RB: Yeah he has great taste in music. I made quite a few mixed CDs during the duration of filming, but there's a song that Josh Schwartz, who created The O.C., he showed me, it's an Imogen Heap song and Zach fell in love with it and everyone fell in love with it, so it's in the film now.  And it's one of the most beautiful songs you've ever heard so I had to share it even though it was on The O.C. But yeah, I love music so much so it was cool to be able to show Zach so many things and have him respond.


What do you think is the greatest misperception ordinary people have about people in your position?

RB: That they're like anything different than a normal person, you know.  People just treat you differently sometimes when you're a celebrity, when it's just because of the job you do you get looked at a little different, and, I don't know, I find it interesting and it
comes along with it, the whole celebrity aspect and it's like you're lucky and you're unlucky when you're in that position, but it's just the nature of the beast.


What do fans ask you when they meet you?

RB: It's usually more personal questions, I don't know. They always want to know about Adam Brody, and I always say, "Well I've met him a few times." Sometimes they want to know about you and your life because they see you in their living rooms each week and they want to know you, so it's a little odd.  I appreciate my privacy but I also appreciate my fans, so you have to find a fine line somewhere.


Do you consider yourself lucky?

RB: I'm so fortunate to, you know, I have my privacy to a certain degree, which is really nice, and I'm usually not…they don't usually say anything bad about me, which is nice.


You've done this independent film which gives you the opportunity to do roles that aren't over-romantized.

RB: Sure, well this movie isn't actually an independent film, but it feels like it. It was a lower budget film.  Yeah, I think it's more important definitely to choose a role or certain director over a big money check studio film that I didn't believe in, you know.  That's I think the difference, is I really care about building that, like I said before, try to work my way up there.


If after this movie is out and you get a lot of scripts for college or high school girls do you think you are past that.

RB: I would look at them, it's nice to have an offer for anything, it's nice to be wanted.  But I'm not opposed to playing anything if it's a really good project that I would love to work with certain people or play.


So what do you have coming up, doing The O.C. next season?

RB: Yeah, The O.C. and this, and just reading scripts, and hopefully I get to do another movie when we wrap in February.


TV is a grind…how long do you think you're going to stick with it?

RB: As long as it goes. You know, I've gotten everything because of this show and I'm so grateful for it, and I just, I'm along for the ride.


What is happening to your character in The O.C.

RB: We just started our fourth season and at the end of the third season Marissa Cooper died, Mischa's character, and so we're dealing with that sort of. My character kind of turns to Greene Peace, an eco-friendly activist, and um, that's kind of her beard so to speak for right now. But it's also great because, you know, you get to see that, and maybe it will play a nice message to the teens watching.

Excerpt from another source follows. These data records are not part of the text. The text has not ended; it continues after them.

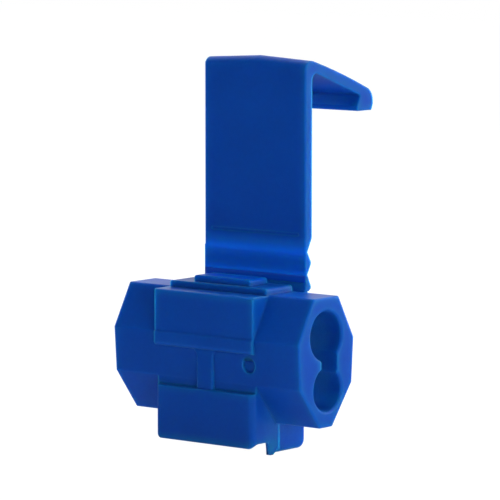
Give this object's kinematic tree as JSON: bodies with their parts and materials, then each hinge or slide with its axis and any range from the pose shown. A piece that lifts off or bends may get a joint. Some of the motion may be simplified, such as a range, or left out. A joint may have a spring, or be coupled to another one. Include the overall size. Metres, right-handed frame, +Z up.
{
  "type": "t-tap wire connector",
  "caption": "Moulded quick-splice tap that joins a branch wire to a running wire, with a press-in slotted contact blade and a living-hinged strap that snaps shut.",
  "frame": {"origin": "on the table plane under the middle of the wire tube, halfway along it", "axes": "+X along the wires towards the tap port's open end, +Y to the back, where the blade is pressed in, +Z up along the open strap"},
  "size_m": [0.02, 0.0163, 0.0329],
  "materials": {
    "moulded_polypropylene": "moulded polypropylene, deep blue, glossy and slightly translucent",
    "tinned_brass": "stamped brass, tin plated"
  },
  "bodies": {
    "housing": {"housing": "moulded_polypropylene"},
    "strap": {"locking_strap": "moulded_polypropylene"},
    "blade": {"contact_blade": "tinned_brass"}
  },
  "joints": [
    {"name": "fold", "type": "hinge", "parent": "housing", "child": "strap", "pos_m": [0, 0.00405, 0.01434], "axis": [-1, 0, 0], "range_deg": [0, 180]},
    {"name": "blade_press", "type": "slide", "parent": "housing", "child": "blade", "axis": [0, -1, 0], "range_m": [0, 0.0042]}
  ],
  "couplings": [
    {"joint": "blade_press", "follows": "fold", "m_per_rad": 0.0013362}
  ]
}
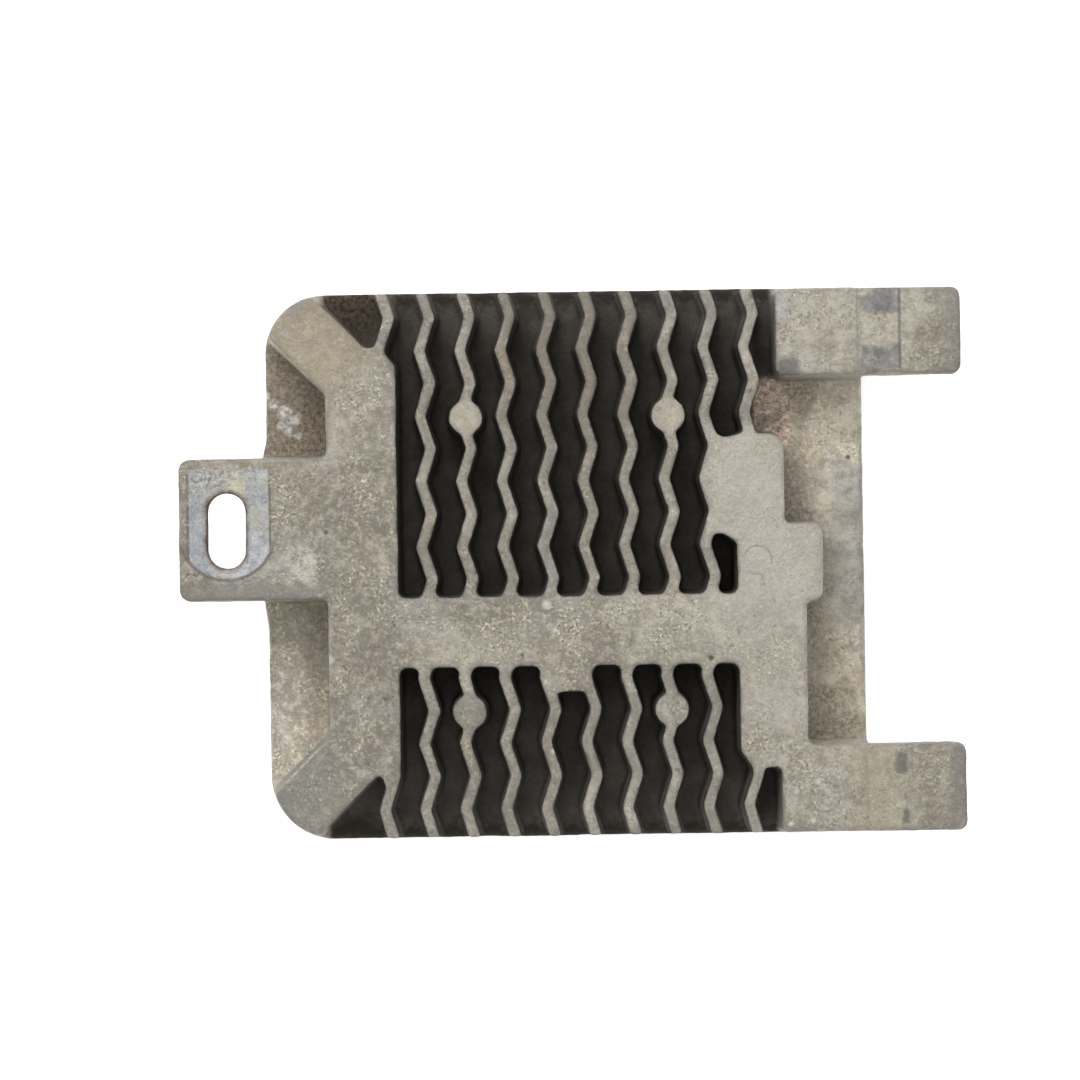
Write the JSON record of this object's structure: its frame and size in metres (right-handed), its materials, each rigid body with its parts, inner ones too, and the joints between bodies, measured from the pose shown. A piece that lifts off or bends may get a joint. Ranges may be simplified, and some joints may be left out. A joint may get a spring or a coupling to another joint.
{
  "type": "heat sink",
  "caption": "Die-cast aluminium cooler: thin plate with zigzag fins either side of a cross web, a slotted fixing lug and flat tongues at the far end.",
  "frame": {"origin": "middle of the outline, on the flat back of the plate", "axes": "+Z out of the fins, +X from the slotted lug towards the two tongues, +Y towards the bank of long fins"},
  "size_m": [0.1404, 0.0986, 0.027],
  "materials": {
    "plate": "as cast, dusty",
    "fins": "as cast, weathered",
    "webs": "as cast, weathered",
    "lug": "as cast, rubbed clean round the slot",
    "tongues": "as cast, with a machined seat"
  },
  "bodies": {
    "root": {"base_plate": "plate", "boss": "webs", "cross_web": "webs", "left_web": "webs", "lower_corner_arm": "webs", "lower_fin_01": "fins", "lower_fin_02": "fins", "lower_fin_03": "fins", "lower_fin_04": "fins", "lower_fin_05": "fins", "lower_fin_06": "fins", "lower_fin_07": "fins", "lower_fin_08": "fins", "lower_fin_09": "fins", "lower_fin_10": "fins", "lower_tongue": "tongues", "right_web": "webs", "slotted_lug": "lug", "upper_corner_arm": "webs", "upper_fin_01": "fins", "upper_fin_02": "fins", "upper_fin_03": "fins", "upper_fin_04": "fins", "upper_fin_05": "fins", "upper_fin_06": "fins", "upper_fin_07": "fins", "upper_fin_08": "fins", "upper_fin_09": "fins", "upper_fin_10": "fins", "upper_tongue": "tongues", "web_gusset": "webs"}
  },
  "joints": []
}
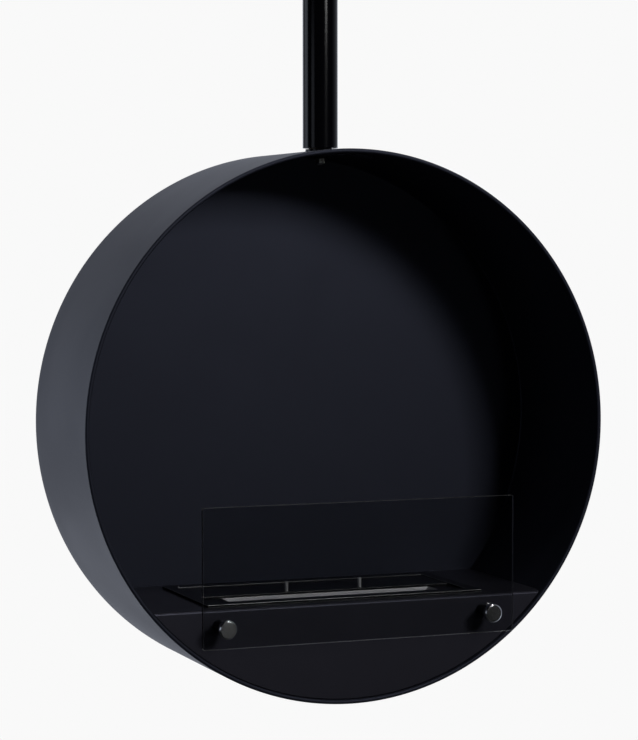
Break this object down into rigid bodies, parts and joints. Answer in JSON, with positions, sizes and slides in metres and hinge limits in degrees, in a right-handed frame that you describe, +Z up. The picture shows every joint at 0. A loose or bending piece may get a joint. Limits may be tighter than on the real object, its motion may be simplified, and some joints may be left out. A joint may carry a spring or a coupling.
{
  "type": "hanging fireplace",
  "caption": "Round open-fronted steel fireplace drum that turns on a ceiling pole, with a drop-in ethanol burner, a sliding lid and a glass screen on standoffs.",
  "frame": {"origin": "centre of the ceiling plate's top face, which lies against the ceiling", "axes": "+Z up towards the ceiling, the drum's open front faces -Y, +X to the right of a person facing the fire; the pole's axis is x = y = 0"},
  "size_m": [0.8, 0.3037, 1.5],
  "materials": {
    "drum_black": "fine satin powder coat",
    "tray_black": "fine satin powder coat",
    "pole_black": "semi-gloss paint",
    "burner_black": "heat-proof matt paint",
    "satin_steel": "satin stainless",
    "zinc_steel": "zinc plated",
    "plain_steel": "turned, plain",
    "bronze": "sintered bronze",
    "smoked_glass": "toughened, slightly smoked, polished edges",
    "gasket": "translucent silicone",
    "ceramic_wool": "felted mineral fibre"
  },
  "bodies": {
    "ceiling_mount": {"ceiling_plate": "pole_black", "ceiling_spigot": "plain_steel", "pole_tube": "pole_black", "pole_bolts": "zinc_steel", "pole_bolt_nuts": "zinc_steel", "saddle_washers": "zinc_steel", "pole_plug": "plain_steel", "swivel_bolt": "zinc_steel", "swivel_washer": "zinc_steel", "swivel_nut": "zinc_steel"},
    "canopy": {"canopy_cup": "pole_black", "canopy_collar": "pole_black", "canopy_screws": "zinc_steel"},
    "drum": {"shell_band": "drum_black", "back_panel": "drum_black", "hearth_tray": "tray_black", "shelf_cleat_left": "drum_black", "shelf_cleat_right": "drum_black", "top_saddle": "drum_black", "swivel_collar": "pole_black", "swivel_bush": "bronze", "upper_thrust_washer": "bronze", "lower_thrust_washer": "bronze", "glass_screen": "smoked_glass", "standoff_barrel_left": "burner_black", "standoff_barrel_right": "burner_black", "glass_cap_left": "satin_steel", "glass_cap_right": "satin_steel", "glass_gaskets": "gasket", "standoff_studs": "zinc_steel", "standoff_nuts": "zinc_steel"},
    "burner": {"burner_frame": "burner_black", "burner_box": "burner_black", "burner_deck": "burner_black", "fuel_trough": "satin_steel", "wool_pad": "ceramic_wool", "burner_mesh": "satin_steel"},
    "lid": {"burner_lid": "burner_black", "lid_pins": "satin_steel"}
  },
  "joints": [
    {"name": "drum_swivel", "type": "hinge", "parent": "ceiling_mount", "child": "drum", "pos_m": [0, 0, -0.7], "axis": [0, 0, 1], "continuous": true},
    {"name": "canopy_slide", "type": "slide", "parent": "ceiling_mount", "child": "canopy", "axis": [0, 0, 1], "range_m": [-0.3, 0]},
    {"name": "burner_lift", "type": "slide", "parent": "drum", "child": "burner", "axis": [0, 0, 1], "range_m": [0, 0.12]},
    {"name": "lid_slide", "type": "slide", "parent": "burner", "child": "lid", "axis": [0, -1, 0], "range_m": [0, 0.059]}
  ]
}
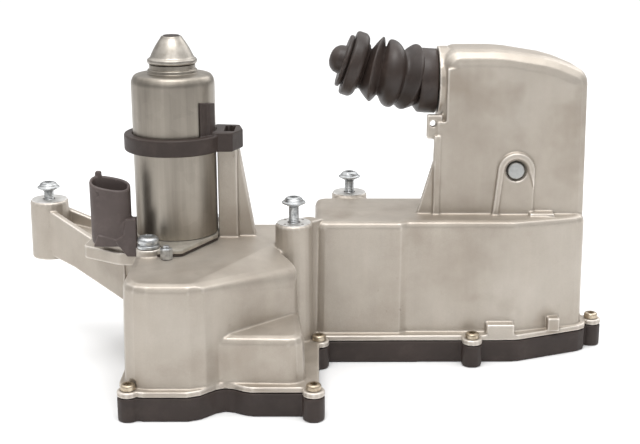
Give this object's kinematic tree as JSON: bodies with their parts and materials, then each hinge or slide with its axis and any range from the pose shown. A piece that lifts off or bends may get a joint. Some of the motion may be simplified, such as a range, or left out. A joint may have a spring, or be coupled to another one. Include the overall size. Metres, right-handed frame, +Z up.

What was going happening for you before "The O.C."?

RB: Not a lot.  A lot of auditioning. I did quite a few commercials and then I had two very small guest spots, if you can even call them that, on a couple of TV shows, and then I got the pilot to do The O.C. and it was kind of a whirlwind, and just by chance because a lot of it has to do with luck because you never know what's going to hit.  You can have a horrible audition one day and booked something the next, so it was the luck of the draw really and I just can't believe it. It's still really surreal for me.


How did you get into acting?

RB: Well my dad's side of the family is in the business, so I grew up around it and on sets and things.  And I did plays in high school, and my dad actually said, "Do you want to do this? It seems like you really love it?" And, you know, I was a teenager, so at the time, I said, "Of course!" and it was so much fun doing plays.  So he helped me out, you know, getting started, so to speak. He kind of started it all for me, but I really love it and had so much fun with it.  I didn't get serious, though, until I was about 19, because I was still young, and you know, goofing around.


You're so old now…

RB: 25.


Did you take classes?

RB: No, actually.  I had a really amazing drama teacher in high school.


How did you get into acting?

RB: Well my dad's side of the family is in the business, so I grew up around it and on sets and things.  And I did plays in high school, and my dad actually said, "Do you want to do this? It seems like you really love it?" And, you know, I was a teenager, so at the time, I said, "Of course!" and it was so much fun doing plays.  So he helped me out, you know, getting started, so to speak. He kind of started it all for me, but I really love it and had so much fun with it.  I didn't get serious, though, until I was about 19, because I was still young, and you know, goofing around.


Are you based in LA?

RB: Yeah I'm from LA and I live in LA.


You're jump done the TV thing, now film…do you now want to move to NY and do Broadway?

RB: I would love to, yeah, my dream is to have a place in NY, a place in LA.  I would love to do theater.  If I had the guts I would do a musical because I love them so much, and I saw Christina Applegate do Sweet Chariot and oh my gosh, I get so emotional watching it because I love it so much. I know Ashlee Simpson is going to do Chicago in
London, and it's just, the things that you can, that are at your, you know, that you can get into because of your position, whatever it is, it's really cool, and I think you should take advantage of it.


Are you going to try and see some theater while you're here?

RB: I won't have time this time but I would like to.


If you did have time what would you go see?

RB: Oh gosh. I'd probably see "Hairspray," I haven't seen that.  And I know Haley Duff is in it now, it would be fun to see her up there. I hear Usher is doing "Chicago," I bet he's really cool at that. "Avenue Q" I hear is great. I don't know if it's still running but I don't know anything.